BENNETT One last thing I’ll just add is that a funny thing happened when we were doing concept design, and coming up with the organisms and creatures and foliage. It was nearly impossible to come up with something in this world that doesn’t already exist in some form or fashion in the real world or nature that we know. Whether it’s on the micro level, or the macro level, it already exists. So do the sounds these creatures make. So you have to lean into that. Let’s cherry-pick from those things in a big way.
“Strange” is a word you’ve all used — and there are strange moments — but a character putting on a “creature” gas mask and then imagining an intense body horror sequence also feels terrifying. How did the styling and color choices allow you to amp that in a way?
BROOKE Jurassic Park is so terrifying because the colors are so natural. You think about the scenes of the velociraptors in the kitchen. It’s all that shiny chrome, then there’s a gray-brown creature jumping around. If it was a bright blue creature, it would ruin the suspension of disbelief. I think with the fungus growing out of Ursula’s hands, the fact that it just looks like earthly fungus. There’s something about it that makes it like a nightmare you can totally imagine having. It hits on some really subconscious fears that you didn’t even really know you had. I think the lead-up to that point, the audience that is with Ursula is treated in a restrained way. So when that hits, it hits you in your core. If we’d been a lot more broad in our animation style, I feel like that moment might not hit as intensely.
That sequence is a big introduction to the stakes of this universe, where death feels like a serious possibility. Historically, kids’ animation just wouldn’t really touch let alone show that. What were the parameters around how far you were willing to go in this universe?
MERRILL In all things with the show, we didn’t want to have gratuitous violence, we didn’t want to have broad comedy, nudity. If there is nudity, it’s done, hopefully, in a tasteful way. I think in general, we wanted to be careful with our depictions of these things so that it had the most impact. Especially in the context of animation. There’s just so much inundation with violence that the audience is inured to it, and if you pull back a little bit, and then present it in a way that actually does have serious stakes like a lot of live-action TV drama has done in the last 20 years, it can hit an audience in a way that can make them emotional — even cry, potentially. As we were making it, there were scenes in storyboards that were making me well up. I feel like it was critical for us to treat death in the show the same way we treat death in our own lives. We wanted it to be super meaningful for the characters onscreen because they’re a small crew, and each character dynamic is so meaningful because they’re so far away from home.
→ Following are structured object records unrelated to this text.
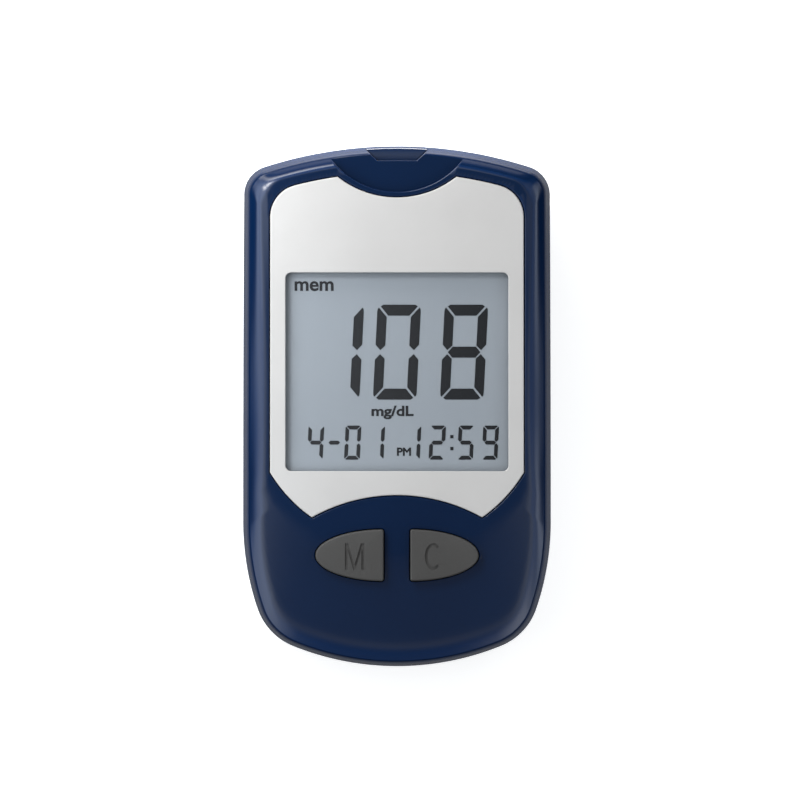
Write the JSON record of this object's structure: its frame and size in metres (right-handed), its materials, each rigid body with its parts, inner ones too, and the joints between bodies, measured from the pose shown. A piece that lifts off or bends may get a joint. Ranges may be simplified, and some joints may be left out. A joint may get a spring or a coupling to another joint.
{
  "type": "blood glucose meter",
  "caption": "Handheld blood glucose meter: navy case, silver faceplate round a display, half-ellipse keys, strip port at the end and a sliding battery door in the back.",
  "frame": {"origin": "middle of the meter's footprint, on the surface that its back lies on", "axes": "+Z out of the display, +Y towards the end where the test strip goes in, +X to the display's right"},
  "size_m": [0.0568, 0.096, 0.0233],
  "materials": {
    "case_navy": "satin moulded plastic",
    "faceplate_silver": "fine satin silver",
    "key_grey": "matt",
    "window_clear": "clear",
    "display_glass": "clear",
    "display_film": "satin",
    "tray_white": "matt",
    "strip_rubber": "matt",
    "board_green": "solder resist",
    "chip_black": "matt",
    "contact_gold": "plated",
    "spring_steel": "bright",
    "cell_jacket": null
  },
  "bodies": {
    "case": {"front_shell": "case_navy", "rear_shell": "case_navy", "strip_port": "case_navy", "faceplate": "faceplate_silver", "window_lens": "window_clear", "display_front_film": "display_film", "display_front_glass": "display_glass", "display_rear_glass": "display_glass", "display_reflector": "display_film", "display_tray": "tray_white", "contact_strip_end": "strip_rubber", "contact_strip_heel": "strip_rubber", "circuit_board": "board_green", "main_chip": "chip_black", "signal_chip": "chip_black", "clock_crystal": "spring_steel", "buzzer": "chip_black", "strip_socket": "chip_black", "strip_contact_1": "contact_gold", "strip_contact_2": "contact_gold", "strip_contact_3": "contact_gold", "strip_contact_4": "contact_gold", "left_switch_body": "chip_black", "right_switch_body": "chip_black", "left_battery": "cell_jacket", "right_battery": "cell_jacket", "left_battery_spring": "spring_steel", "right_battery_spring": "spring_steel", "left_battery_contact": "spring_steel", "right_battery_contact": "spring_steel", "battery_bridge_contact": "spring_steel", "case_screw_end_left": "spring_steel", "case_screw_end_right": "spring_steel", "case_screw_heel_left": "spring_steel", "case_screw_heel_right": "spring_steel"},
    "door": {"battery_door": "case_navy"},
    "left_key": {"left_button": "key_grey", "left_switch_plunger": "chip_black"},
    "right_key": {"right_button": "key_grey", "right_switch_plunger": "chip_black"}
  },
  "joints": [
    {"name": "door_slide", "type": "slide", "parent": "case", "child": "door", "axis": [0, -1, 0], "range_m": [0, 0.064]},
    {"name": "left_key_press", "type": "slide", "parent": "case", "child": "left_key", "axis": [0, 0, -1], "range_m": [0, 0.0005], "stiffness_N_per_m": 1500, "springref_m": -0.0002},
    {"name": "right_key_press", "type": "slide", "parent": "case", "child": "right_key", "axis": [0, 0, -1], "range_m": [0, 0.0005], "stiffness_N_per_m": 1500, "springref_m": -0.0002}
  ]
}
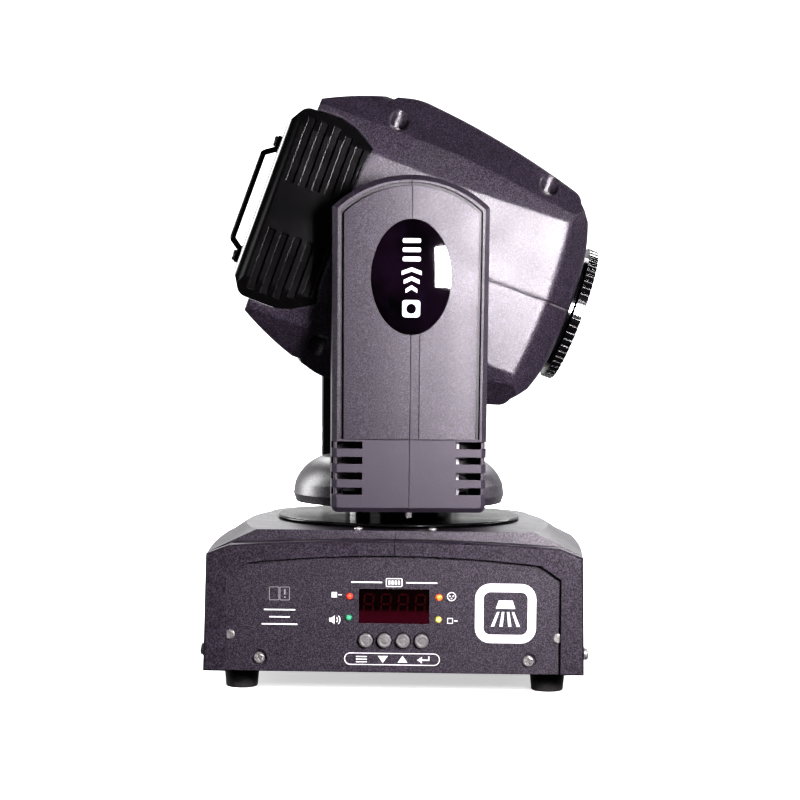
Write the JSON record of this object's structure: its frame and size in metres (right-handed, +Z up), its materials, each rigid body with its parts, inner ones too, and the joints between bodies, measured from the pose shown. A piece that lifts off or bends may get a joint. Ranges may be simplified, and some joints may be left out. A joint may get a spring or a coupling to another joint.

BROOKE I think that the stakes really drive fear, they drive drama when watching. So going into the writing, naturalism was a big word and realism was a big word when writing the show and making it feel true to life. Great point about kids’ television, and we weren’t aware of any rules in adult television like that until the network needed to tell us you can’t show XYZ. We would retroactively make a change, but that didn’t happen too much. It really was just an attempt to write something that was big and meaningful, had drama and horror and moments of sadness and moments of joy and wonder. We were just reflecting all of our favorite things as storytellers. Certain death is a thing that is reckoned with quite a bit in this show, and it’s part of life. It just seemed true to life to us when writing it that these would be the stakes on a planet like this.